Le désir de croire

 

Quand j’étais jeune médecin, un peu bêtassou, je m’amusais beaucoup de l’effet que je faisais dans les repas d’amis, une fois que j’avais annoncé ma spécialité : dès que les invités savaient que j’étais psychiatre, si je me mettais à écouter attentivement quelqu’un en silence, on pensait que jétais en train de lire dans ses pensées.

Pouvoir que je n’avais évidemment pas, hélas. Et effort que je ne faisais pas non plus : qu’on se le dise, quand un psy ne parle pas lors d’un dîner, il n’est pas en train de faire pas des heures supplémentaires, mais il pense simplement à autre chose, comme tout le monde…

Puis, devenu vieux psychiatre, j’ai vécu un autre phénomène, assez proche finalement : comme j’étais expérimenté et médiatisé, les patients pensaient que j’avais des super-pouvoirs. En fait non, hélas, les super-pouvoirs j’aurais bien aimé, mais j’ai toujours été un psychiatre normal, ordinaire. Et mes résultats provenaient juste de mon travail. Je me percevais en mécanicien du cerveau, là où les patients me voyaient comme un Père Noël de l’âme, qui allait leur offrir à coup sûr le cadeau de la guérison…

C’est touchant, ce désir de croire, chez les enfants mais aussi chez ces enfants, trop vite devenus grands, que sont les adultes. « La foi est plus belle que Dieu » chante Claude Nougaro. De même chez les petits, la croyance au Père Noël est plus touchante que le Père Noël lui-même, avec sa fausse barbe de coton et son costume en feutrine élimée.

Touchants aussi, les moments où cette foi décroit.

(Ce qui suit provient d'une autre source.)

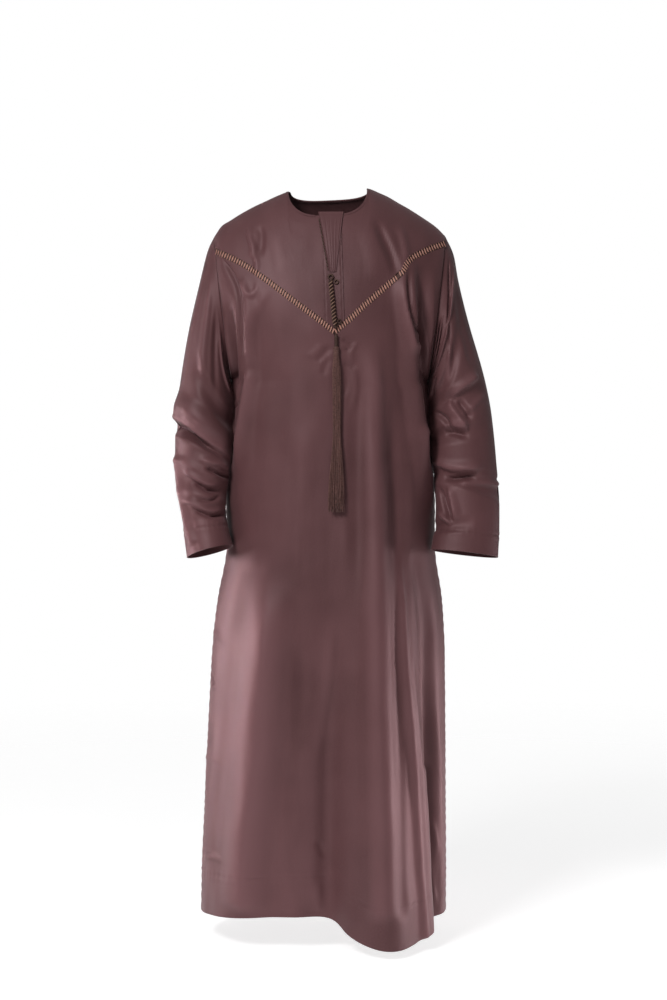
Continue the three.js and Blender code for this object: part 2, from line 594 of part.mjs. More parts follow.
function sleeve(side) {
  const curves = sleeveCurves(side < 0 ? RIGHT_SLEEVE : LEFT_SLEEVE);
  const creases = side < 0 ? RIGHT_CREASES : LEFT_CREASES;
  const last = RIGHT_SLEEVE.length - 1;
  const at = (ring, angle) => sleevePoint(side, curves, creases, ring, angle);
  const rows = Array.from({ length: SLEEVE_RINGS + 1 }, (unused, i) => {
    const ring = (i / SLEEVE_RINGS) * last;
    return Array.from({ length: SLEEVE_SIDES }, (unusedToo, j) => {
      const angle = (j / SLEEVE_SIDES) * 2 * Math.PI;
      const point = at(ring, angle);
      if (i === 0) {
        point.x += side * SEAM_GAP;
        return { point, out: armholeOut(Math.sin(angle) > 0 ? -1 : 1, side, point.z, -1) };
      }
      const around = at(ring, angle + 0.02).sub(at(ring, angle - 0.02));
      const down = at(Math.min(last, ring + 0.03), angle).sub(at(ring - 0.03, angle));
      const out = around.cross(down).normalize();
      const heart = vec(side * (curves.outX(ring) + curves.inX(ring)), 0, curves.outZ(ring) + curves.inZ(ring));
      heart.multiplyScalar(0.5).setY(curves.y(ring));
      if (out.dot(point.clone().sub(heart)) < 0) out.negate();
      return { point, out };
    });
  });
  return wall(rows, CLOTH, true);
}

// The place across the front whose point lies at x, at height z.
function placeAt(x, z) {
  let low = -0.9;
  let high = 0.9;
  for (let i = 0; i < 40; i += 1) {
    const s = (low + high) / 2;
    if (bodyPoint(-1, s, z).x < x) low = s;
    else high = s;
  }
  return (low + high) / 2;
}

// A point at x and z on the front, moved out of it by lift.
function onFront(x, z, lift) {
  const s = placeAt(x, z);
  return bodyPoint(-1, s, z).addScaledVector(bodyOut(-1, s, z), lift);
}

const neckFrontZ = topHeight(-1, 0);
const middleX = (z) => mix(PLACKET.xTop, PLACKET.xFoot, clamp((neckFrontZ - z) / (neckFrontZ - PLACKET.zFoot), 0, 1));

// A flat strip that lies on the front: placeOf gives the x and z of each of its points.
function strip(rowCount, steps, placeOf, lift, thickness, pleat = 0) {
  const rows = Array.from({ length: rowCount + 1 }, (unused, i) =>
    Array.from({ length: steps + 1 }, (unusedToo, j) => {
      const { x, z } = placeOf(i / rowCount, (j / steps) * 2 - 1);
      const raised = j % 2 === 1 ? pleat : 0;
      return { point: onFront(x, z, lift + thickness + raised), inner: onFront(x, z, lift) };
    }),
  );
  return wall(rows, thickness);
}

function placketBand() {
  const place = (share, across) => {
    const footX = PLACKET.xFoot + across * PLACKET.halfWidth;
    const foot = vHeight(placeAt(footX, PLACKET.zFoot)) + halfInsertion + PLACKET.clear;
    const z = mix(neckFrontZ - 3, foot, share);
    return { x: middleX(z) + across * PLACKET.halfWidth, z };
  };
  return strip(PLACKET.rows, PLACKET.steps, place, LAY_GAP, PLACKET.thickness);
}

function placketTab() {
  const place = (share, across) => {
    const z = mix(neckFrontZ + TAB.stand, TAB.zFoot, share);
    return { x: middleX(z) + across * mix(TAB.halfTop, TAB.halfFoot, share), z };
  };
  const lift = 2 * LAY_GAP + PLACKET.thickness;
  return strip(TAB.rows, TAB.steps, place, lift, TAB.thickness, TAB.pleat);
}

// A ring of cord that lies on the front at x and z.
function cordRing({ x, z, radius, cord }) {
  const lift = 2 * LAY_GAP + PLACKET.thickness + cord;
  const ring = new THREE.TorusGeometry(radius, cord, 6, 14);
  const out = bodyOut(-1, placeAt(x, z), z);
  ring.applyQuaternion(new THREE.Quaternion().setFromUnitVectors(vec(0, 0, 1), out));
  const centre = onFront(x, z, lift);
  return ring.translate(centre.x, centre.y, centre.z);
}

// A two-strand cord, its outline turning as it goes down the front.
function twistedCord() {
  const lift = 2 * LAY_GAP + PLACKET.thickness + TWIST.radius;
  const middle = (share) => onFront(mix(TWIST.xTop, TWIST.xFoot, share), mix(TWIST.zTop, TWIST.zFoot, share), lift);
  const rings = Array.from({ length: TWIST.steps + 1 }, (unused, i) => {
    const share = i / TWIST.steps;
    const down = middle(share + 0.01).sub(middle(share - 0.01)).normalize();
    const aside = vec(1, 0, 0).addScaledVector(down, -down.x).normalize();
    const forward = down.clone().cross(aside);
    const turn = share * TWIST.turns * Math.PI;
    return Array.from({ length: TWIST.sides }, (unusedToo, j) => {
      const angle = (j / TWIST.sides) * 2 * Math.PI;
      const reach = TWIST.radius * (1 - TWIST.groove * Math.sin(angle - turn) ** 2);
      return middle(share)
        .addScaledVector(aside, reach * Math.cos(angle))
        .addScaledVector(forward, reach * Math.sin(angle));
    });
  });
  return capped(rings);
}

// A closed body from rings of points, capped at both ends.
function capped(rings) {
  const sides = rings[0].length;
  const position = rings.flat().flatMap((point) => point.toArray());
  const index = [];
  for (let i = 0; i < rings.length - 1; i += 1) {
    for (let j = 0; j < sides; j += 1) {
      const a = i * sides + j;
      const b = i * sides + ((j + 1) % sides);
      index.push(a, a + sides, b + sides, a, b + sides, b);
    }
  }
  const end = (rings.length - 1) * sides;
  for (let j = 1; j < sides - 1; j += 1) {
    index.push(0, j, j + 1);
    index.push(end, end + j + 1, end + j);
  }
  const geometry = new THREE.BufferGeometry();
  geometry.setAttribute("position", new THREE.Float32BufferAttribute(position, 3));
  geometry.setIndex(index);
  return facingOut(geometry);
}

// How far forward the cloth comes under the tassel at height z.
function clothUnderTassel(z) {
  const reach = 14;
  return Math.min(...[-1, 0, 1].map((side) => onFront(TASSEL.x + side * reach, z, 0).y));
}

const tasselHeadTop = TASSEL.zNeck - TASSEL.neckLength - SEAM_GAP;
const tasselHeadFoot = tasselHeadTop - TASSEL.headLength;

function tasselNeck() {
  const rings = Array.from({ length: 9 }, (unused, i) => {
    const z = TASSEL.zNeck - (i / 8) * TASSEL.neckLength;
    const radius = TASSEL.neckRadius * (i % 2 === 0 ? 0.82 : 1);
    const y = clothUnderTassel(z) - LAY_GAP - TASSEL.neckRadius - INSERTION.stitch;
    return circleRing(TASSEL.x, y, z, radius, 10);
  });
  return capped(rings);
}

function circleRing(x, y, z, radius, sides) {
  return Array.from({ length: sides }, (unused, j) => {
    const angle = (j / sides) * 2 * Math.PI;
    return vec(x + radius * Math.cos(angle), y + radius * Math.sin(angle), z);
  });
}

// A geometry as a manifold-3d solid.
function solidOf(geometry) {
  const bare = new THREE.BufferGeometry();
  bare.setAttribute("position", geometry.getAttribute("position"));
  bare.setIndex(geometry.getIndex());
  const merged = mergeVertices(bare, 1e-3);
  const mesh = new wasm.Mesh({
    numProp: 3,
    vertProperties: merged.getAttribute("position").array,
    triVerts: new Uint32Array(merged.getIndex().array),
  });
  return new wasm.Manifold(mesh);
}

function geometryOf(solid) {
  const mesh = solid.getMesh();
  const geometry = new THREE.BufferGeometry();
  geometry.setAttribute("position", new THREE.BufferAttribute(new Float32Array(mesh.vertProperties), 3));
  geometry.setIndex(new THREE.BufferAttribute(new Uint32Array(mesh.triVerts), 1));
  geometry.computeVertexNormals();
  return geometry;
}

// The middle of the strands at each step down, just clear of the cloth.
function strandMiddle(z) {
  const halfDeep = ((TASSEL.deep - 1) / 2) * TASSEL.pitchTop + TASSEL.strand / 2;
  const headY = clothUnderTassel(tasselHeadTop) - LAY_GAP - TASSEL.headRadius;
  return Math.min(headY, clothUnderTassel(z) - halfDeep - TASSEL.clear);
}

function strand(column, layer) {
  const zTop = tasselHeadFoot + TASSEL.headLength / 2;
  const zFoot = TASSEL.zEnd + 6 * Math.abs(Math.sin(column * 2.3 + layer * 1.7));
  const rings = Array.from({ length: TASSEL.steps + 1 }, (unused, i) => {
    const share = i / TASSEL.steps;
    const z = mix(zTop, zFoot, share);
    const flare = smooth((share - TASSEL.flareFrom) / (1 - TASSEL.flareFrom));
    const pitch = mix(TASSEL.pitchTop, TASSEL.pitchFoot, flare);
    const offset = layer % 2 === 0 ? 0 : 0.5;
    const x = TASSEL.x + (column - (TASSEL.across - 1) / 2 + offset - 0.25) * pitch;
    const y = strandMiddle(z) + (layer - (TASSEL.deep - 1) / 2) * TASSEL.pitchTop;
    const half = TASSEL.strand / 2;
    return [vec(x + half, y, z), vec(x, y + half, z), vec(x - half, y, z), vec(x, y - half, z)];
  });
  return capped(rings);
}

function tassel() {
  const headY = clothUnderTassel(tasselHeadTop) - LAY_GAP - TASSEL.headRadius;
  const middleZ = (tasselHeadTop + tasselHeadFoot) / 2;
  const half = TASSEL.headLength / 2;
  const profile = [
    [0, -half],
    [TASSEL.headRadius * 0.9, -half],
    [TASSEL.headRadius, -half * 0.3],
    [TASSEL.headRadius * 0.72, half * 0.35],
    [TASSEL.headRadius * 0.8, half * 0.7],
    [TASSEL.headRadius * 0.5, half],
    [0, half],
  ];
  const head = new THREE.LatheGeometry(profile.map(([r, h]) => new THREE.Vector2(r, h)), 12);
  head.deleteAttribute("normal");
  head.deleteAttribute("uv");
  head.rotateX(Math.PI / 2).scale(1.42, 1, 1).translate(TASSEL.x, headY, middleZ);
  let solid = solidOf(facingOut(mergeVertices(head, 1e-3)));
  for (let layer = 0; layer < TASSEL.deep; layer += 1) {
    for (let column = 0; column < TASSEL.across; column += 1) {
      solid = solid.add(solidOf(strand(column, layer)));
    }
  }
  return geometryOf(solid);
}

// The narrow binding round the neck, from one side of the tab round the back to the other.
function neckBinding() {
  const shares = [...NECK_COLUMNS.map(({ top }) => top), 1];
  const left = shares.map((share) => ({ face: -1, s: share * NECK_SIDE }));
  const back = shares.slice(0, -1).reverse().map((share) => ({ face: 1, s: share * NECK_SIDE }));
  const half = [...left, ...back];
  const otherHalf = half.map(({ face, s }) => ({ face, s: -s })).reverse();
  const places = [...half, { face: 1, s: 0 }, ...otherHalf];
  const edge = places.map(({ face, s }) => bodyPoint(face, s, topHeight(face, s)));
  const corners = places.map(({ face, s }, i) => {
    const near = Math.abs(s) > NECK_SIDE - 1e-6 ? shoulderOut(s) : bodyOut(face, s, topHeight(face, s));
    const ahead = edge[Math.min(places.length - 1, i + 1)];
    const along = ahead.clone().sub(edge[Math.max(0, i - 1)]).normalize();
    const away = near.clone().cross(along).normalize();
    return [0, 1].map((side) => {
      const inner = edge[i].clone().addScaledVector(away, side * BINDING.width - 0.3);
      inner.addScaledVector(near, BINDING.clear);
      return { inner, point: inner.clone().addScaledVector(near, BINDING.thickness) };
    });
  });
  return wall([corners.map((c) => c[0]), corners.map((c) => c[1])], BINDING.thickness);
}

const cloth = new THREE.MeshStandardMaterial({ color: 0x5c3f3e, roughness: 0.55, metalness: 0 });
const stitching = new THREE.MeshStandardMaterial({ color: 0xa8765c, roughness: 0.6, metalness: 0 });
const cording = new THREE.MeshStandardMaterial({ color: 0x45302a, roughness: 0.6, metalness: 0 });

const robe = new THREE.Group();

function put(name, geometry, material) {
  const mesh = new THREE.Mesh(geometry, material.clone());
  mesh.name = name;
  robe.add(mesh);
}

put("yoke_right", yoke(-1), cloth);
put("yoke_left", yoke(1), cloth);
put("front_panel", frontPanel(), cloth);
put("back_panel", backPanel(), cloth);
put("sleeve_right", sleeve(-1), cloth);
put("sleeve_left", sleeve(1), cloth);
put("insertion_right", insertion(-1), stitching);
put("insertion_left", insertion(1), stitching);
put("placket_band", placketBand(), cloth);
put("placket_tab", placketTab(), cloth);
put("neck_binding", neckBinding(), cloth);
RINGS.forEach((ring) => put(ring.name, cordRing(ring), cording));
put("closing_cord", twistedCord(), cording);
put("tassel_neck", tasselNeck(), cording);
put("tassel", tassel(), cording);

export default robe;
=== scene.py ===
"""A long collarless robe with an openwork V, a gathered neck tab, a twisted closing cord and a tassel.

Every size below is in millimetres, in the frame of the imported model: +Z is up, the front faces -Y, and
the origin is midway between the shoulders. Right and left are as worn: the right side has negative x.
"""

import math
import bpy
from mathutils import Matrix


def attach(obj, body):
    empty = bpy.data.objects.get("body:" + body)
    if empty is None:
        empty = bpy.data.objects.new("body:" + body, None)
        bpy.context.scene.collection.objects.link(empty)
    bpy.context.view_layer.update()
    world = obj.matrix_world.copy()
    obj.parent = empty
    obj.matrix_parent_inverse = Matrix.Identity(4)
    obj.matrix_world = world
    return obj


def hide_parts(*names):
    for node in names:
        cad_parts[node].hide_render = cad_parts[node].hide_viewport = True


bl_info = {
    "name": "Jubba robe",
    "version": (1, 0, 0),
    "blender": (4, 5, 0),
    "location": "View3D > Sidebar > Robe",
    "description": "Builds the cloth, trim and closing of a long robe round its packed frame",
    "category": "Object",
}

from collections import namedtuple
from types import SimpleNamespace

import bmesh
import bpy
import numpy as np
from mathutils import Matrix, Vector

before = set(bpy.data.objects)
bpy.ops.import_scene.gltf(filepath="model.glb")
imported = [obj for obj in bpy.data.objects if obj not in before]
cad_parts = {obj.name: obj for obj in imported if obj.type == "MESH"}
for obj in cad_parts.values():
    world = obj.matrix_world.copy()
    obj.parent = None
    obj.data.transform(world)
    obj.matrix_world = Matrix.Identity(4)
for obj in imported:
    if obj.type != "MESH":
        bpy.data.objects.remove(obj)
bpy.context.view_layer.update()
MM = 0.001
TINY = 1e-12
SIDES = ((-1, "right"), (1, "left"))

# Shape of the robe: named sizes and tables. A face is -1 for the front and 1 for the back, and a place
# across a panel, s, runs from -1 at the right side to 1 at the left.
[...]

D’abord les enfants doutent de l’existence du Père Noël ; puis un jour ils n’y croient plus ; puis ils ne font même plus semblant d’y croire.

Cette période grise, entre le « j’y crois » et le « je n’y crois plus », est celle où les enfants font semblant, ils jouent le jeu des paquets arrivés de nuit par traîneau de rennes, car c’est une manière de recevoir leurs cadeaux plus poétique, plus mystérieuse, plus douce à vivre.

Il me semble qu’il se passe la même chose pour notre sujet d’aujourd’hui, le mentalisme. Regardez l’évolution des mots :
– Autrefois on parlait de magie (et donc de quelque chose de surnaturel),
– Puis, on a utilisé le mot prestidigitation (terme forgé 1823 à partir du latin prestus-digitus, « doigt rapide », et qui renvoie non plus au surnaturel mais à une habileté manuelle),
– Enfin, on se tourne aujourd’hui vers le terme de mentalisme (qui évoque un savoir-faire lié à des capacités mentales, d’intuition, d’attention et de mémoire notamment).

Ça ressemble à une lente désillusion. Mais en réalité, l’esprit humain préfère souvent croire au surnaturel (à la magie), qu’admirer la naturel (la concentration ou l’habileté manuelle). Et à la fin, qui gagne ? Est-ce le désir de croire à la magie ? Ou le froid regard porté sur les trucs et le travail en amont ? C’est le désir de croire, bien sûr.

C’est pour ça que malgré tout, malgré les termes prestidigitation ou mentalisme, malgré les explications, malgré les livres et les traités, chaque tour effectué devant nous, avec nous, nous émerveille, nous fait retomber en enfance, dans un monde où des êtres supérieurs à nous (les adultes ou les magiciens) possèdent un savoir merveilleux et incompréhensible, auquel nous n’avons pas accès. Mais qui nous fait rêver.

Voici ce qu’en dit l’écrivain Pascal Quignard : « La lucidité peut être considérée comme une valeur plus haute que l’illusion. Mais, quoi qu’il en soit et mal gré qu’il en ait, le désir de croire renaît comme le sommeil ou comme la soif, ou comme l’attachement de l’amour, ou comme l’envie d’être heureux. »

Et oui, nous autres les humains sommes habités par ce désir de croire ; nous pouvons juste choisir vers quel objet le diriger. Et mieux vaut finalement choisir de croire à l’amour, au bonheur, à la magie… plutôt qu’à d’incertaines sottises venues des ténèbres de nos écrans ou des réseaux sociaux…

 

Illustration : il y a beaucoup de personnes qui croient toujours que la Terre est plate…

PS : cet article reprend ma chronique du 20 décembre 2022 dans l’émission de France Inter, Grand Bien Vous Fasse.